A few years ago Marie Kondo and the KonMari Method became bywords for decluttering. Indeed, this Japanese woman was suddenly everywhere, telling us to keep only those things in our lives that “spark joy.” I was sceptical.
My old receipts and bank statements and P60s and everything else that forms the midsize paper mountain atop my filing cabinet do not spark joy, but unfortunately, I am always worried I’ve done my taxes wrong and HMRC and maybe the Home Office too are going to come after me (I’ve only just become a citizen, surely they can still oust me?).
So I keep the unsorted pile in my office and will likely do so ‘til kingdom come.
But I get Marie Kondo’s way of thinking: hold on to what makes you happy. Hold on to what is valuable — at the present time. Let go of the things that are just taking up space in drawers or boxes or under the bed. And when you let go, especially if these things were once meaningful or important to you, honour them.
Thank them for all they have done for you or for your family. Then say goodbye.
So that’s what I’ve decided to do.
When I was diagnosed with breast cancer, I thought we had caught it early enough that it could be quietly excised and leave me, pretty much, exactly as I am today.
The first doctor I met with, a registrar, said she could do a small surgery to remove the lump. A lumpectomy. It didn’t sound too bad. A little piece cut out, bing bang, cancer gone. Moving on.
When the NHS letter about the appointment arrived in the post a couple of weeks later, I sat down to read it, and one line, something I didn’t remember hearing, caught my eye: “The current size of your lump, if remains the same after MRI assessment, is at the limit for breast conserving surgery.” At the limit?
What did that mean?
At my next appointment, I enquired. The consultant — this time I met a very senior member of the clinic—explained.

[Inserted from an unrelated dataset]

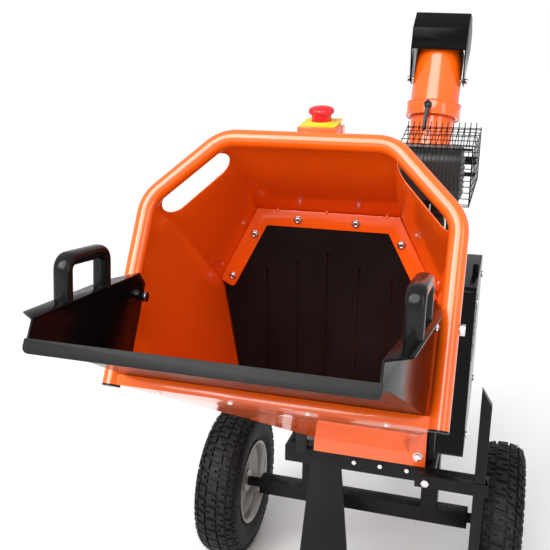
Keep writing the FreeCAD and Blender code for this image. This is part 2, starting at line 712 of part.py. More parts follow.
def fuel_tank():
    tank = box(-110, 98, 655, 800, 1012, 1096)
    tank = tank.makeFillet(22, [e for e in tank.Edges if abs(e.Vertexes[0].Z - e.Vertexes[1].Z) > 10])
    top_edges = [e for e in tank.Edges if min(v.Z for v in e.Vertexes) > 1095]
    tank = tank.makeFillet(12, top_edges)
    bracket = box(-46, 6, 665, 720, 985, 1012)
    return tank.fuse(bracket)


def fuel_cap():
    return rod(V(60, 730, 1096.3), Z_DIR, 27, 22)


def air_filter():
    body = box(-112, 16, 530, 590, 936, 1054)
    body = body.makeFillet(16, [e for e in body.Edges if abs(e.Vertexes[0].Y - e.Vertexes[1].Y) > 10])
    duct = box(16, 60, 560, 586, 950, 978)
    outlet = box(40, 60, 586, 600, 950, 978)
    return body.fuse([duct, outlet]).cut(box(26, 62, 592, 700, 900, 985))


def muffler():
    shell = box(112, 236, 596, 706, 1010, 1119)
    shell = shell.makeFillet(26, [e for e in shell.Edges if abs(e.Vertexes[0].X - e.Vertexes[1].X) > 10
                                  and e.Vertexes[0].Z > 1100])
    neck = rod(V(135, 660, 1004), Z_DIR, 17, 8)
    return shell.fuse(neck)


def muffler_guard():
    """Folded welded mesh: sloping top, back and right side, open at the lower front."""
    wire = 3.0
    x0, x1 = 104.0, 262.0
    fold, rear = 588.0, 728.0
    low, high = 1124.0, 1157.0
    top = prism_x([(fold, low), (rear, high), (rear, high + wire), (fold, low + wire)], x0, x1)
    back = box(x0, x1, rear - wire, rear, 1075, high + wire)
    side = prism_x([(575, 1008), (575, low), (fold, low + wire), (rear, high + wire), (rear, 1046)],
                   x1 - wire, x1)
    corner = box(237, x1, 575, 575 + wire, 1008, low)
    leg = box(236.3, x1, 722, 725, 1075, 1095)
    stay = box(226, x1, 710, 725, 1050, 1060)
    return top.fuse([back, side, corner, leg, stay])


def throttle_lever():
    hub = rod(V(-20, 638, 985.3), Z_DIR, 9, 8)
    arm = box(-24, -16, 600, 636, 987, 991)
    knob = rod(V(-20, 602, 985.5), Z_DIR, 7, 14)
    return hub.fuse([arm, knob])


def engine_switch():
    body = rod(V(-72.3, CRANK_Y + 30, CRANK_Z + 50), -X_DIR, 11, 8)
    bar = box(-88, -80, CRANK_Y + 27, CRANK_Y + 33, CRANK_Z + 39, CRANK_Z + 61)
    return body.fuse(bar)


def chute_place(shape):
    """Moves a shape from the leaning chute frame to its place."""
    turn = FreeCAD.Rotation(Z_DIR, CHUTE_AXIS)
    placed = shape.copy()
    placed.Placement = FreeCAD.Placement(COLLAR_POINT, turn)
    return placed


def discharge_duct():
    axis = V(CHUTE_AXIS)
    corner = COLLAR_POINT - axis * ((COLLAR_POINT.z - 653) / axis.z)
    axis.normalize()
    points = [V(corner.x, OUTLET_Y + PLATE, corner.z), corner, COLLAR_POINT + axis * 40]
    outer = sweep(points, 64, LOWER_PIPE_R)
    inner = sweep(points, 64, LOWER_PIPE_R - 3)
    flange = box(58, 186, OUTLET_Y + PLATE, OUTLET_Y + 2 * PLATE, 590, 712)
    return outer.fuse(flange).cut(inner)


def swivel_chute():
    pipe = rod(V(0, 0, -2), Z_DIR, UPPER_PIPE_R, 200)
    collar = rod(V(0, 0, -2), Z_DIR, COLLAR_R, 32)
    bore = rod(V(0, 0, -3), Z_DIR, UPPER_PIPE_R - 3, 300)
    slant = prism_x([(-80, 200), (80, 200), (80, 120), (62, 120)], -90, 90)
    body = pipe.fuse(collar).cut([bore, slant])
    return chute_place(body)


def chute_lever():
    hub = rod(V(-8, -COLLAR_R - 0.5, 16), -Y_DIR, 9, 14)
    arm = box(-13, -3, -COLLAR_R - 14, -COLLAR_R - 6, -48, 16)
    return chute_place(hub.fuse(arm))


def chute_deflector():
    """Hood over the pipe's mouth, carried by two side arms."""
    plates = []
    outline = [(-20, 82), (14, 82), (34, 130), (96, 196), (86, 236), (20, 258), (-40, 248), (-76, 200),
               (-68, 150)]
    for side in (-1, 1):
        x0 = side * 63 if side > 0 else -66
        plates.append(prism_x(outline, x0, x0 + 3))
    crown = []
    route = [(96, 196), (86, 236), (20, 258), (-40, 248), (-76, 200), (-68, 150)]
    inner = [(92, 194), (83, 233), (20, 254.5), (-38, 244.6), (-72, 199), (-64.5, 151)]
    for k in range(1, len(route) - 1):
        ring = [route[k], route[k + 1], inner[k + 1], inner[k]]
        crown.append(prism_x(ring, -66, 66))
    hood = plates[0].fuse([plates[1]] + crown)
    holes = rod(V(-80, 0, 93), X_DIR, 4.05, 160)
    return chute_place(hood.cut(holes))


def deflector_bolts():
    pieces = []
    for side in (-1, 1):
        direction = V(side, 0, 0)
        shank = rod(V(side * (UPPER_PIPE_R - 0.5), 0, 93), direction, 4, 14)
        shank = shank.cut(rod(V(0, 0, 0), Z_DIR, UPPER_PIPE_R, 300))
        nut = hexagon_head(V(side * 66.4, 0, 93), direction, 13, 8)
        pieces.append(chute_place(shank.fuse(nut)))
    return Part.makeCompound(pieces)


def chassis_frame():
    rails = [box(x, x + RAIL, RAIL_Y0, RAIL_Y1, RAIL_Z0, RAIL_Z1) for x in (LEFT_RAIL_X, RIGHT_RAIL_X)]
    bars = [box(LEFT_RAIL_X, RIGHT_RAIL_X + RAIL, y, y + RAIL, RAIL_Z0, RAIL_Z1)
            for y in (RAIL_Y0, RAIL_Y1 - RAIL)]
    carriers = [box(x, x + RAIL, AXLE_Y - 30, AXLE_Y + 30, 220, RAIL_Z0) for x in (LEFT_RAIL_X, RIGHT_RAIL_X)]
    posts = []
    for x in (LEFT_RAIL_X + 8, RIGHT_RAIL_X + 8):
        for y in (540, 731):
            posts.append(box(x, x + 24, y, y + 24, RAIL_Z1, 715))
    deck = box(LEFT_RAIL_X, RIGHT_RAIL_X + RAIL, 540, 755, 715, DECK_Z)
    outrigger = box(RIGHT_RAIL_X + RAIL, 350, 466, 506, 405, RAIL_Z1)
    knee = box(RIGHT_RAIL_X, RIGHT_RAIL_X + RAIL, 466, RAIL_Y0, 405, RAIL_Z1)
    sleeve_hole = box(319.9, 343.1, 466.9, 490.1, 300, 500)
    leg = prism_y([(-50, RAIL_Z0), (22, RAIL_Z0), (58, 6), (-86, 6)], RAIL_Y0 + 10, RAIL_Y0 + 18)
    foot = box(-96, 68, RAIL_Y0 - 20, RAIL_Y0 + 48, 0, 6)
    body = rails[0].fuse([rails[1]] + bars + carriers + posts + [deck, outrigger, knee, leg, foot])
    return body.cut(sleeve_hole)


def side_prop():
    tube = prism_y([(320, 110), (343, 110), (343, 614), (320, 650)], 467, 490)
    pad = box(306, 357, 452, 505, 104, 110)
    return tube.fuse(pad)


def wheel_axle():
    beam = box(-230, 310, AXLE_Y - 20, AXLE_Y + 20, 180, 220)
    stubs = [rod(V(-230, AXLE_Y, WHEEL_R), -X_DIR, 12.5, 124), rod(V(310, AXLE_Y, WHEEL_R), X_DIR, 12.5, 124)]
    return beam.fuse(stubs)


def tyre(centre_x):
    half = TYRE_WIDTH / 2
    outline = rod(V(centre_x - half, AXLE_Y, WHEEL_R), X_DIR, WHEEL_R, TYRE_WIDTH)
    rims = [e for e in outline.Edges if abs(e.Length - 2 * math.pi * WHEEL_R) < 1]
    outline = outline.makeFillet(26, rims)
    return outline.cut(rod(V(centre_x - half - 1, AXLE_Y, WHEEL_R), X_DIR, 101, TYRE_WIDTH + 2))


def rim(centre_x):
    barrel = rod(V(centre_x - 45, AXLE_Y, WHEEL_R), X_DIR, 101, 90)
    hollow = rod(V(centre_x - 46, AXLE_Y, WHEEL_R), X_DIR, 96, 92)
    disc = rod(V(centre_x - 4, AXLE_Y, WHEEL_R), X_DIR, 97, 6)
    hub = rod(V(centre_x - 34, AXLE_Y, WHEEL_R), X_DIR, 26, 68)
    bore = rod(V(centre_x - 60, AXLE_Y, WHEEL_R), X_DIR, 12.55, 120)
    return barrel.cut(hollow).fuse([disc, hub]).cut(bore)


def hub_nuts():
    pieces = []
    for centre_x, side in ((LEFT_WHEEL_X, -1), (RIGHT_WHEEL_X, 1)):
        direction = V(side, 0, 0)
        nut = hexagon_head(V(centre_x + side * 35, AXLE_Y, WHEEL_R), direction, 30, 14)
        pieces.append(nut.cut(rod(V(centre_x - 60, AXLE_Y, WHEEL_R), X_DIR, 12.5, 120)))
    return Part.makeCompound(pieces)


def drawbar():
    tube = box(DRAWBAR_X - 25, DRAWBAR_X + 25, RAIL_Y1, DRAWBAR_END, 390, 440)
    bore = box(DRAWBAR_X - 22, DRAWBAR_X + 22, RAIL_Y1 + 4, DRAWBAR_END + 1, 393, 437)
    sleeve = box(DRAWBAR_X + 25, DRAWBAR_X + 63, 1210, 1248, 330, 440)
    slot = box(DRAWBAR_X + 28.9, DRAWBAR_X + 59.1, 1213.9, 1244.1, 300, 500)
    return tube.cut(bore).fuse(sleeve).cut(slot)


def rear_stand():
    x0 = DRAWBAR_X + 29
    leg = box(x0, x0 + 30, 1214, 1244, 6, 560)
    pad = box(x0 - 30, x0 + 60, 1184, 1274, 0, 6)
    return leg.fuse(pad)


def tow_coupling():
    body = box(DRAWBAR_X - 22, DRAWBAR_X + 22, DRAWBAR_END - 60, DRAWBAR_END + 30, 393, 437)
    head = box(DRAWBAR_X - 34, DRAWBAR_X + 34, DRAWBAR_END + 20, DRAWBAR_END + 95, 395, 455)
    socket = rod(V(DRAWBAR_X, DRAWBAR_END + 62, 380), Z_DIR, 25.2, 40)
    return body.fuse(head).cut(socket)


def coupling_latch():
    y = DRAWBAR_END + 40
    lever = prism_x([(y - 8, 456), (y + 12, 456), (y + 12, 470), (y - 90, 486), (y - 92, 476), (y - 8, 466)],
                    DRAWBAR_X - 14, DRAWBAR_X + 14)
    return lever


def build():
    pieces = {
        "hopper_funnel": hopper_funnel(),
        "hopper_loop_tube": hopper_loop_tube(),
        "tube_end_caps": tube_end_caps(),
        "lower_cross_tube": lower_cross_tube(),
        "curtain_flange": curtain_flange(),
        "hopper_screws": hopper_screws(),
        "curtain_header": curtain_header(),
        "infeed_chute": infeed_chute(),
        "machine_fasteners": machine_fasteners(),
        "infeed_knob": infeed_knob(),
        "estop_box": estop_box(),
        "estop_plate": estop_plate(),
        "estop_button": estop_button(),
        "feed_tray": feed_tray(),
        "tray_handles": Part.makeCompound([tray_handle(-1), tray_handle(1)]),
        "tray_pivot_bolts": tray_pivot_bolts(),
        "rotor_housing": rotor_housing(),
        "chipper_drum": chipper_drum(),
        "drum_knives": drum_knives(),
        "drum_bearings": drum_bearings(),
        "counter_knife": counter_knife(),
        "drum_pulley": pulley(DRUM_Y, DRUM_Z, DRUM_PULLEY_R, SHAFT_R),
        "engine_pulley": pulley(CRANK_Y, CRANK_Z, ENGINE_PULLEY_R, CRANK_R),
        "drive_belt": drive_belt(),
        "guard_back_plate": guard_back_plate(),
        "guard_cover": guard_cover(),
        "engine_block": engine_block(),
        "crankshaft": crankshaft(),
        "fan_housing": fan_housing(),
        "recoil_handle": recoil_handle(),
        "fuel_tank": fuel_tank(),
        "fuel_cap": fuel_cap(),
        "air_filter": air_filter(),
        "muffler": muffler(),
        "muffler_guard": muffler_guard(),
        "throttle_lever": throttle_lever(),
        "engine_switch": engine_switch(),
        "discharge_duct": discharge_duct(),
        "swivel_chute": swivel_chute(),
        "chute_lever": chute_lever(),
        "chute_deflector": chute_deflector(),
        "deflector_bolts": deflector_bolts(),
        "chassis_frame": chassis_frame(),
        "side_prop": side_prop(),
        "wheel_axle": wheel_axle(),
        "left_tyre": tyre(LEFT_WHEEL_X),
        "right_tyre": tyre(RIGHT_WHEEL_X),
        "left_rim": rim(LEFT_WHEEL_X),
        "right_rim": rim(RIGHT_WHEEL_X),
        "hub_nuts": hub_nuts(),
        "drawbar": drawbar(),
        "rear_stand": rear_stand(),
        "tow_coupling": tow_coupling(),
        "coupling_latch": coupling_latch(),
    }
    for number in range(len(SLITS) + 1):
        pieces["curtain_flap_%d" % (number + 1)] = curtain_flap(number)
    return pieces


os.makedirs("parts", exist_ok=True)
for name, shape in build().items():
    shape.translate(V(-ORIGIN_X, -ORIGIN_Y, 0))
    shape.exportStep("parts/%s.step" % name)
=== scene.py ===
import math

import bmesh
import bpy
from mathutils import Matrix, Vector


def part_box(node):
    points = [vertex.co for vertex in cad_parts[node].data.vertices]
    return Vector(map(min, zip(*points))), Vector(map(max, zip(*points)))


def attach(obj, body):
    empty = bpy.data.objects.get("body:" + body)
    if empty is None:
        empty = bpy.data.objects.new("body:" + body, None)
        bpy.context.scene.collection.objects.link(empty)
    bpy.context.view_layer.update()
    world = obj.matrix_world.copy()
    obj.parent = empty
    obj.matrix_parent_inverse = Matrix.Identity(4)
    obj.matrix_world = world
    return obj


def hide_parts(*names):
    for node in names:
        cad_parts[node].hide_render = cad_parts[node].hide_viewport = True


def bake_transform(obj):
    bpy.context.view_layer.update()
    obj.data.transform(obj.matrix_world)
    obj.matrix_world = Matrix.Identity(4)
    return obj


# Looks of a towable wood chipper, built round its CAD frame.
# Metres in the row frame; the shapes are written in millimetres of the design frame, whose zero is on
# the ground under the middle of the mouth's lower edge, and place() moves them to the row frame.
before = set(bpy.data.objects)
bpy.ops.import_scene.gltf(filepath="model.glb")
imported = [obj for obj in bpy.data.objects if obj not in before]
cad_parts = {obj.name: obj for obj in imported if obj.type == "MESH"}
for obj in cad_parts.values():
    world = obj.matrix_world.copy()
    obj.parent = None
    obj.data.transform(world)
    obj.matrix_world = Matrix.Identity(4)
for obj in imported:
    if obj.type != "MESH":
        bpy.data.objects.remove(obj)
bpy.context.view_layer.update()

MM = 0.001
AXLE_Y = 700.0
MOUTH_HEIGHT = 785.0
MOUTH_TILT = math.radians(30.4)
loop_low, loop_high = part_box("hopper_loop_tube")
axle_low, axle_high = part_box("wheel_axle")
ORIGIN = Vector(((loop_low.x + loop_high.x) / 2, (axle_low.y + axle_high.y) / 2 - AXLE_Y * MM, 0))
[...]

My lump was not small. It would create a large hole. Moreover, it was in a very visible spot, being on the far left and top of my right breast — in other words, the middle of my décolletage. I was wearing a scoop-necked shirt and looked down. Yup, right there.
So perhaps a mastectomy would be a better option for me. The doctor went on to describe reconstruction possibilities. I could leave the one side flat. I could have an implant inserted. Or I could have a breast constructed out of belly tissue.
“Ummmm… like a tummy tuck?”
“Reconstruction from your belly requires, of course, two areas for us to operate on,” she warned, and then she gave me the details of the surgery.
It’s the kind Fergie had recently. Hers took eight hours, and that’s probably on the low end. It can take ten, 12, 14 hours for a mastectomy with Diep flap reconstruction.
“After that, you’ll have to stay in the hospital for about five nights. Maybe a week. That period used to be longer, but people prefer to recover at home. While you’re here, you’ll be on an IV drip and a catheter and a morphine drip.”
Somehow, it felt like things had changed.
I went home with a heavy heart. The lumpectomy was still an option, but I had been persuaded: it was not a very good option. So, what would I do?
The results of my genetic test arrived.
When I said I was an Ashkenazi Jew (well, half, anyway), the doctor immediately arranged for a screening of known genetic variants for Ashkenazim. BRCA is the most famous of the group.
Happily, I had no genetic variants.
Or rather, no known variants.
I was comforted. But not enough. And a question began creeping into my head: why did I want to hold on to my breasts?
Over the next few weeks, I spoke to a lot of women who were ahead of me on this ugly road. One woman had a lumpectomy, a recurrence, and then a mastectomy.
Another woman had a lumpectomy followed by a second lumpectomy. One had a single mastectomy and then a year later discovered cancer in the second breast.
Several told me about “scanxiety”, that feeling they experienced every time they went for a mammogram to check their existing tissue.
And so, I made a decision.
Dear breasts, I honour you. You gave me confidence when you adorned me in my youth, and you fed all three of my children, who have now grown into big, healthy boys.
Dear breasts, you sparked joy for me and my family. But you serve no purpose now, and I must let you go.
So long, and thanks for all the mammaries. It’s time to say goodbye.
My double mastectomy is scheduled for the second week of September, just before Rosh Hashanah. If all goes well, I will begin 5784 decluttered.